I think there may be two things going on here. 1) For TensorFlow 2.6, we moved to start publishing manylinux2014 compliant .whl files. Make sure your pip command is fully updated to be able to know/work with manylinux2014.

pip3 install --upgrade pip

2) ROCm 4.3.x wasn't qualified for the AI workloads until 4.3.1 and that is the version we build the TensorFlow 2.6 .whls against.

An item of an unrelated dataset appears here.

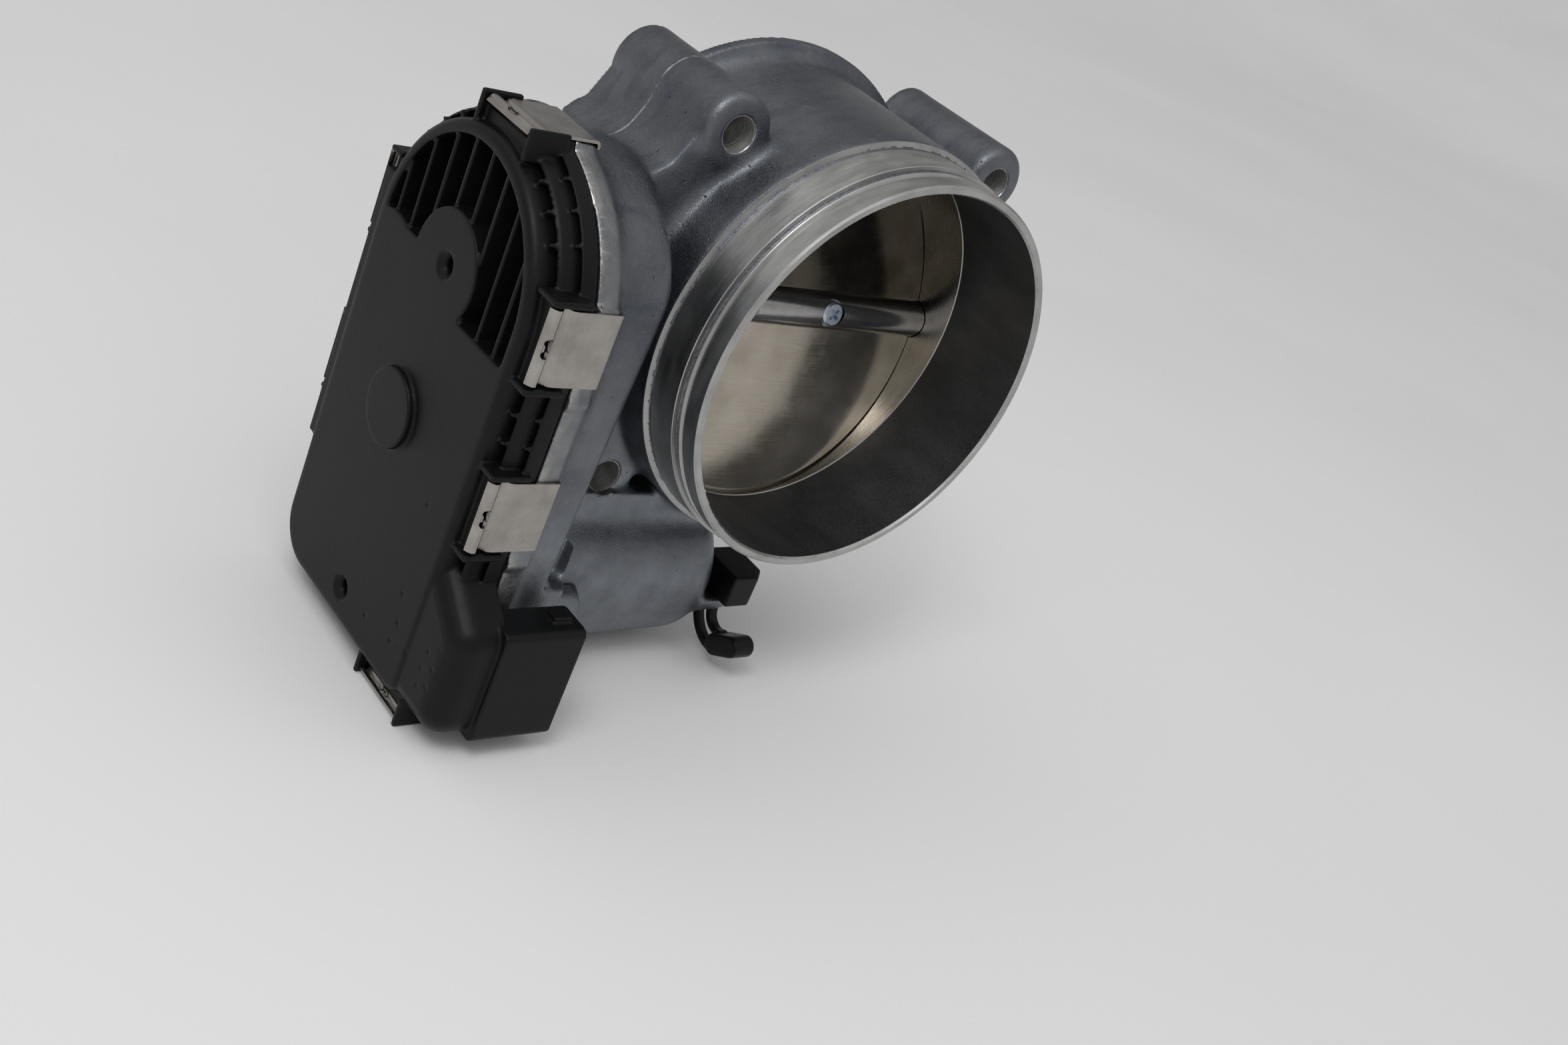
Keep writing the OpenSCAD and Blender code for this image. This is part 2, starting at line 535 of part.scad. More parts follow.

So if you update pip and update your ROCm install to 4.3.1, everything should work as expected. Please try this and report back if that helps.

Thanks!

gggh000 commented 2 years ago

Installed pip3 21.3.1, tf: tensorflow-rocm 2.6.2 and rocblas but still got following:

root@nonroot-Standard-PC-i440FX-PIIX-1996: # dpkg -l | grep -i rocblas ii rocblas 2.39.0.40300-52 amd64 rocBLAS is AMD's library for BLAS on ROCm. It is implemented in HIP and optimized for AMD GPUs. root@nonroot-Standard-PC-i440FX-PIIX-1996:# find /opt -name librocblas.so.0 /opt/rocm-4.3.0/lib/librocblas.so.0 /opt/rocm-4.3.0/rocblas/lib/librocblas.so.0

Traceback (most recent call last): File "/usr/local/lib/python3.6/dist-packages/tensorflow/python/pywrap_tensorflow.py", line 64, in from tensorflow.python._pywrap_tensorflow_internal import * ImportError: librocblas.so.0: cannot open shared object file: No such file or directory

During handling of the above exception, another exception occurred:

Traceback (most recent call last): File "p297.py", line 3, in import tensorflow as tf File "/usr/local/lib/python3.6/dist-packages/tensorflow/init.py", line 41, in from tensorflow.python.tools import module_util as _module_util File "/usr/local/lib/python3.6/dist-packages/tensorflow/python/init.py", line 40, in from tensorflow.python.eager import context File "/usr/local/lib/python3.6/dist-packages/tensorflow/python/eager/context.py", line 35, in from tensorflow.python import pywrap_tfe File "/usr/local/lib/python3.6/dist-packages/tensorflow/python/pywrap_tfe.py", line 28, in from tensorflow.python import pywrap_tensorflow File "/usr/local/lib/python3.6/dist-packages/tensorflow/python/pywrap_tensorflow.py", line 83, in raise ImportError(msg) ImportError: Traceback (most recent call last): File "/usr/local/lib/python3.6/dist-packages/tensorflow/python/pywrap_tensorflow.py", line 64, in from tensorflow.python._pywrap_tensorflow_internal import * ImportError: librocblas.so.0: cannot open shared object file: No such file or directory

Failed to load the native TensorFlow runtime.

gggh000 commented 2 years ago

after installing rom4.3.1 it appears to work.